# lower garden 4/27/09



## strollingbones (Apr 27, 2009)

the asparagus patch...the flags note where sprouts have come up....i leave them all year helps with weeding and hoeing....also lets me know which crowns are not producing etc.
the reason they are different colored flags? i ran out of green ones....






this is why we worked so hard to cover garden during snow etc...fresh stuff






the broccoli plants have a ring of ground eggshells around them...helps keep cutworms from getting to them






the lower garden after being watered this morning....

i dont think i will venture to the upper garden today


----------



## dilloduck (Apr 27, 2009)

strollingbones said:


> the asparagus patch...the flags note where sprouts have come up....i leave them all year helps with weeding and hoeing....also lets me know which crowns are not producing etc.
> the reason they are different colored flags? i ran out of green ones....
> 
> 
> ...



I take it y'all don't have any deer in the area ?


----------



## strollingbones (Apr 27, 2009)

deer are moving in...we have two big dogs but both of the lazy things like to sleep at night....so far no problems with deer....i dread the fence that would have to go up then....here you build an 8 ft fence then barbed wire the top..with the wire leaning out from the fence ....its too slanted and deer wont try to jump it....so they say


----------



## dilloduck (Apr 27, 2009)

strollingbones said:


> deer are moving in...we have two big dogs but both of the lazy things like to sleep at night....so far no problems with deer....i dread the fence that would have to go up then....here you build an 8 ft fence then barbed wire the top..with the wire leaning out from the fence ....its too slanted and deer wont try to jump it....so they say



That's what they have to build here or that garden would disappear overnight.
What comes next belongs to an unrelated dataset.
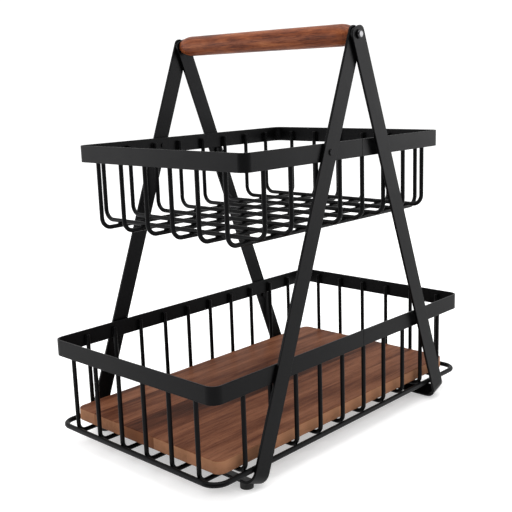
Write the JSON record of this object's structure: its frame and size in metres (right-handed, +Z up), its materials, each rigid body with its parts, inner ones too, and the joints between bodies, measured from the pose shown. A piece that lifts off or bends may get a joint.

Now wild hogs are a threat too.


----------



## strollingbones (Apr 27, 2009)

lower smokies have wild hogs...we dont here...they destroy the ground rutting it up and all for worms....we are lucky...lots of undeveloped land around...so they dont have to come down for food...plus farmer al...is too kind hearted...we netted the blueberries one year due to bird...he found a dead black snake in the netting....had gotten caught then died in the sun....netting came right down...we just planted a few more bushes.....to share....deer you cant do that with....but i know he went hunting one time....he was the new one...so the guys took him hunting...big old buck came up...
he couldnt shot it...then no one could.....never took him hunting again....lol...


----------



## strollingbones (Apr 27, 2009)

the bitch of it is...he has garden plots here and there...gonna be damned costly and hard to fence in


----------



## Dis (Apr 27, 2009)

"Weeding" is such an evil, dirty word.. Another reason I can't tell the difference between home grown stuff, and the stuff I get at a grocery store.


----------



## strollingbones (Apr 27, 2009)

o i can...once you have had corn right off the stalk...raw....you will know....the taste of freshly harvested food that aint been pissed on...is great.....of course talk to me..when we are out there fighting over how to water the garden....he likes to water it with a 2 gal can...so he knows just how much goes on each row...o fuck that shit...we got hoses with a sprayer....this caused a 2 hour or so fight over him being a total asshole...i went aginn 'em....they will find us both dead in the garden one day...him with a cobra hook buried in his heart...me with a pitchfort thru mine....garden tools are dangerous lol


----------



## Dis (Apr 27, 2009)

strollingbones said:


> o i can...once you have had corn right off the stalk...raw....you will know....the taste of freshly harvested food that aint been pissed on...is great.....of course talk to me..when we are out there fighting over how to water the garden....he likes to water it with a 2 gal can...so he knows just how much goes on each row...o fuck that shit...we got hoses with a sprayer....this caused a 2 hour or so fight over him being a total asshole...i went aginn 'em....they will find us both dead in the garden one day...him with a cobra hook buried in his heart...me with a pitchfort thru mine....garden tools are dangerous lol



LOL.  You're only supporting my grocery store theory.


----------



## strollingbones (May 27, 2009)

Dis said:


> strollingbones said:
> 
> 
> > o i can...once you have had corn right off the stalk...raw....you will know....the taste of freshly harvested food that aint been pissed on...is great.....of course talk to me..when we are out there fighting over how to water the garden....he likes to water it with a 2 gal can...so he knows just how much goes on each row...o fuck that shit...we got hoses with a sprayer....this caused a 2 hour or so fight over him being a total asshole...i went aginn 'em....they will find us both dead in the garden one day...him with a cobra hook buried in his heart...me with a pitchfort thru mine....garden tools are dangerous lol
> ...



when i saw the "microburst" damage i agree with you


----------



## DamnYankee (May 27, 2009)

strollingbones said:


> o i can...once you have had corn right off the stalk...raw....you will know....the taste of freshly harvested food that aint been pissed on...is great.....of course talk to me..when we are out there fighting over how to water the garden....he likes to water it with a 2 gal can...so he knows just how much goes on each row...o fuck that shit...we got hoses with a sprayer....this caused a 2 hour or so fight over him being a total asshole...i went aginn 'em....they will find us both dead in the garden one day...him with a cobra hook buried in his heart...me with a pitchfort thru mine....garden tools are dangerous lol




Do you sell any, or is it all for personal consumption?


----------



## strollingbones (May 27, 2009)

5/22 or so update on lower garden:






these are some type of russians snap beans...have a scarlett blossom and if you look closely at the stem y ou will see a ring of purple


----------



## Agnapostate (May 27, 2009)




----------



## dilloduck (May 29, 2009)

Took a candid of you garden bones---looks like ya got trouble  !!


----------